> **RECORDS SHOWN**
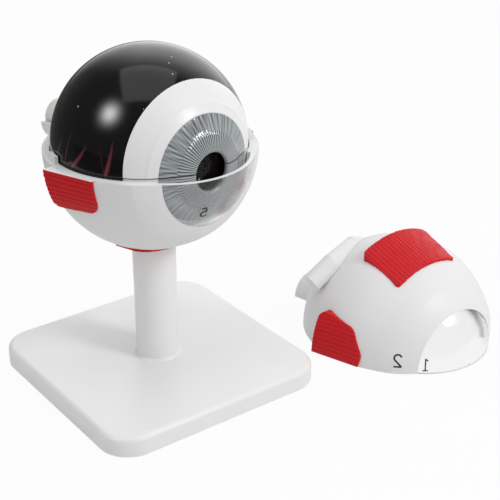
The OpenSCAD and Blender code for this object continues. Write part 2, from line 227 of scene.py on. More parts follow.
def lifted_frame():
    """Frame of the lifted shell on the table."""
    s = sizes()
    place = Matrix.Translation((s.lifted_x, s.lifted_y, 0))
    return place @ Matrix.Rotation(s.lifted_turn, 4, "Z")


# ---------- meshes ----------


def make_object(name, verts, faces, place=None, smooth_angle=30.0):
    """A mesh object with its place in its vertices, smooth but for its sharp edges."""
    verts = np.asarray(verts, float)
    if place is not None:
        m = np.array(place)
        verts = verts @ m[:3, :3].T + m[:3, 3]
    mesh = bpy.data.meshes.new(name)
    mesh.from_pydata(verts.tolist(), [], faces)
    mesh.validate()
    obj = bpy.data.objects.new(name, mesh)
    bpy.context.collection.objects.link(obj)
    tidy_mesh(mesh, smooth_angle)
    return obj


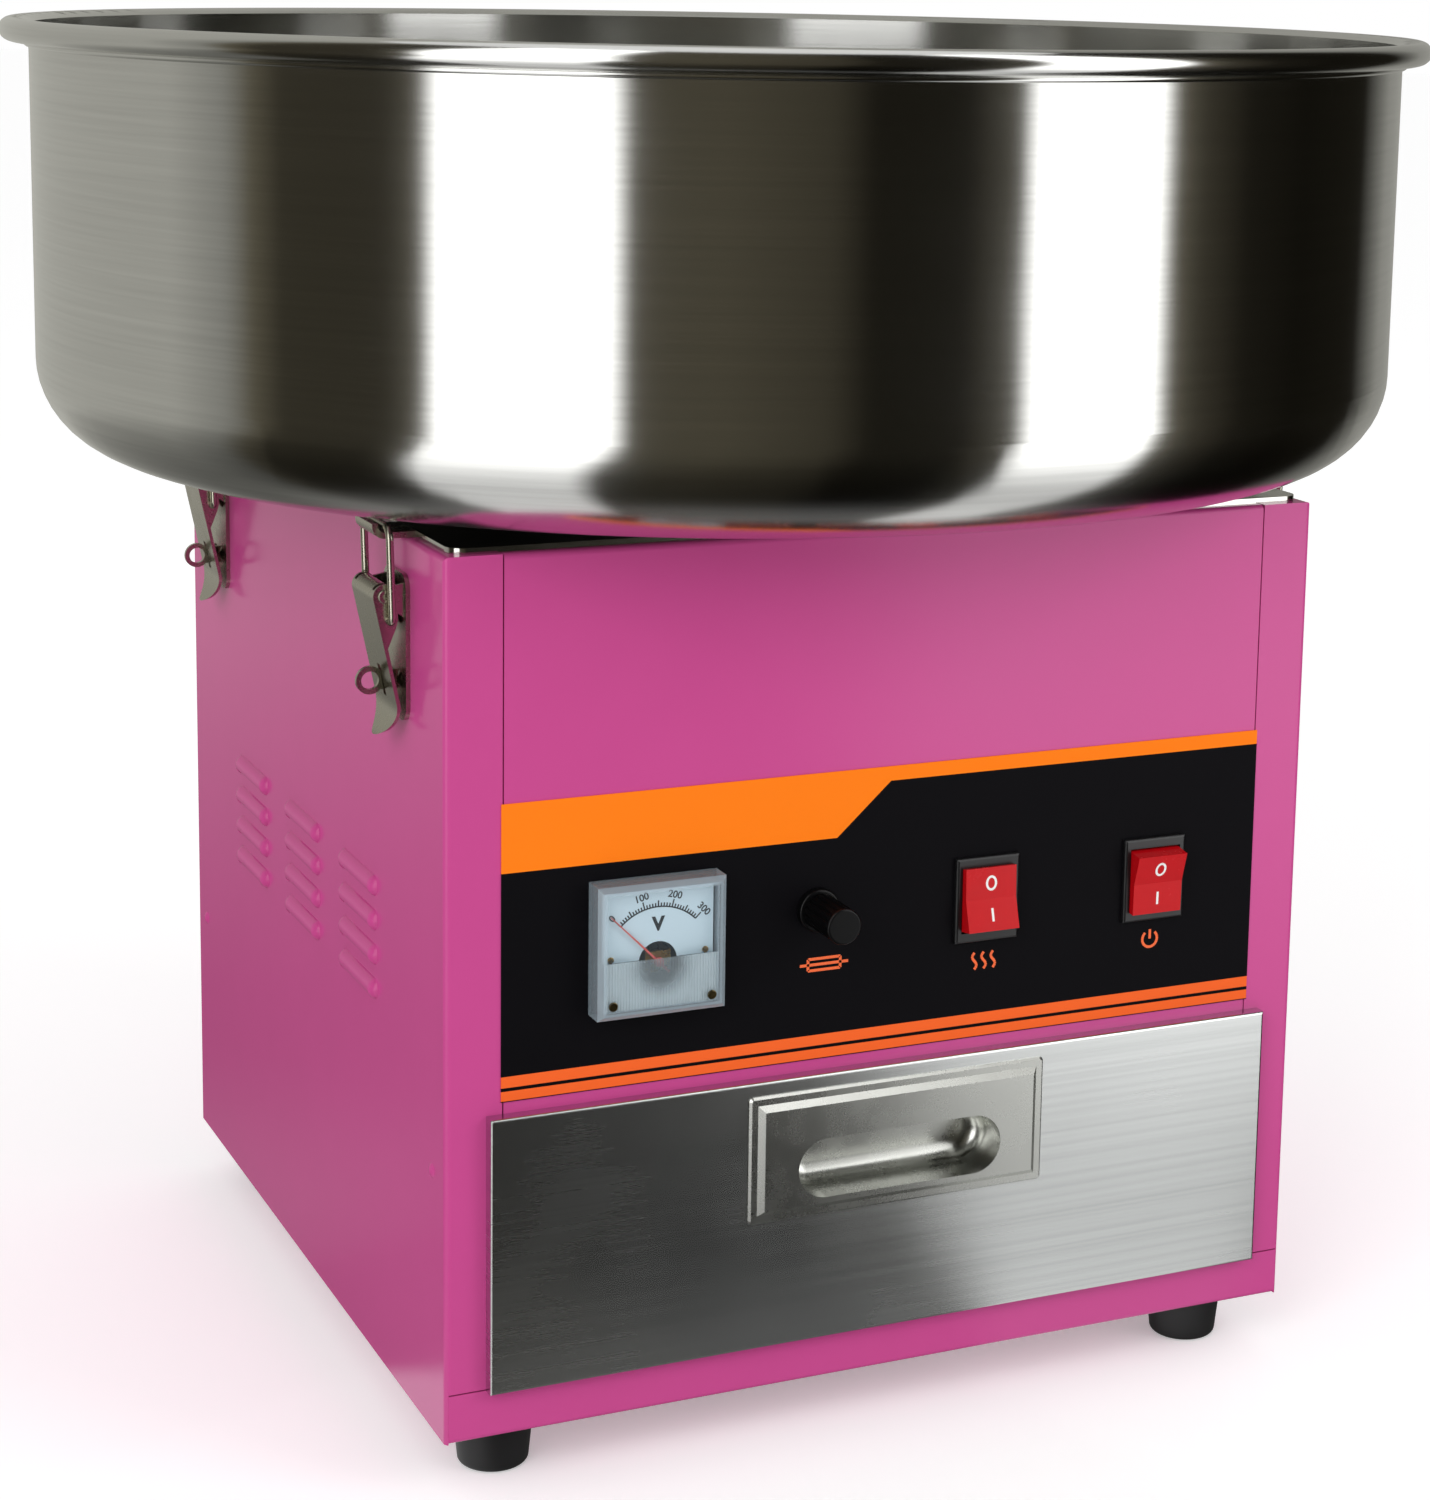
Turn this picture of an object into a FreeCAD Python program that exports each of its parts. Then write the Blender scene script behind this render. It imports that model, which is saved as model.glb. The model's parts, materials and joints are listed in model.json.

> **AIM OF THE TASK**
Copy every line of the material, please, keeping it exactly the same.

> **REPLY**
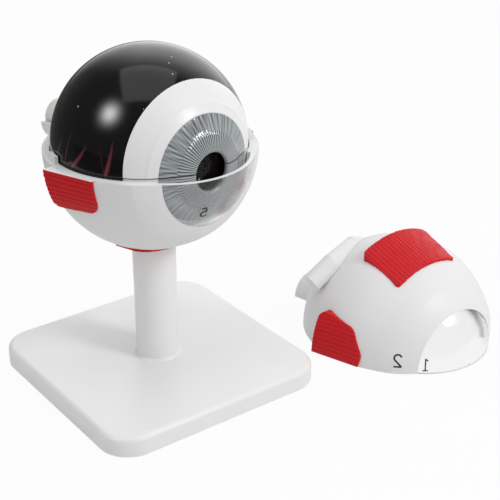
The OpenSCAD and Blender code for this object continues. Write part 2, from line 227 of scene.py on. More parts follow.
def lifted_frame():
    """Frame of the lifted shell on the table."""
    s = sizes()
    place = Matrix.Translation((s.lifted_x, s.lifted_y, 0))
    return place @ Matrix.Rotation(s.lifted_turn, 4, "Z")


# ---------- meshes ----------


def make_object(name, verts, faces, place=None, smooth_angle=30.0):
    """A mesh object with its place in its vertices, smooth but for its sharp edges."""
    verts = np.asarray(verts, float)
    if place is not None:
        m = np.array(place)
        verts = verts @ m[:3, :3].T + m[:3, 3]
    mesh = bpy.data.meshes.new(name)
    mesh.from_pydata(verts.tolist(), [], faces)
    mesh.validate()
    obj = bpy.data.objects.new(name, mesh)
    bpy.context.collection.objects.link(obj)
    tidy_mesh(mesh, smooth_angle)
    return obj


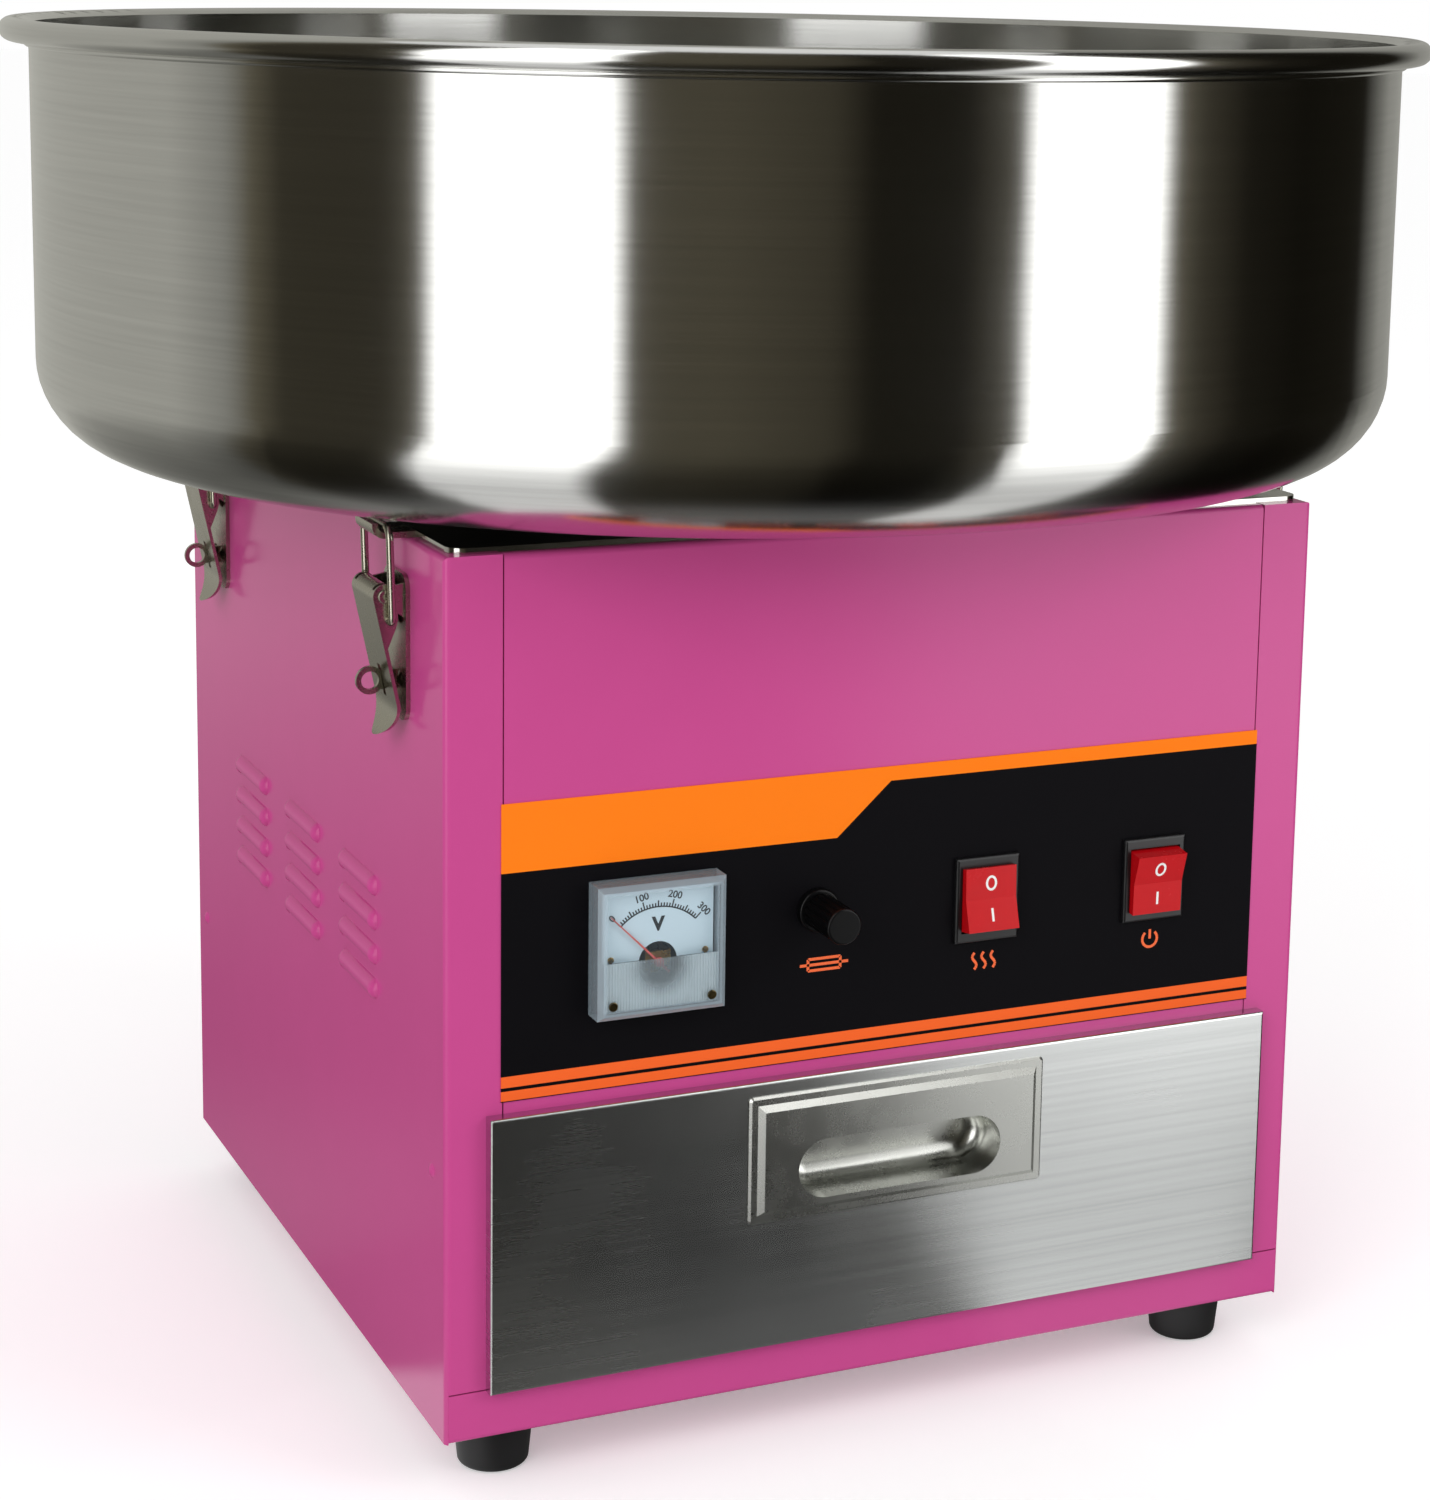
Turn this picture of an object into a FreeCAD Python program that exports each of its parts. Then write the Blender scene script behind this render. It imports that model, which is saved as model.glb. The model's parts, materials and joints are listed in model.json.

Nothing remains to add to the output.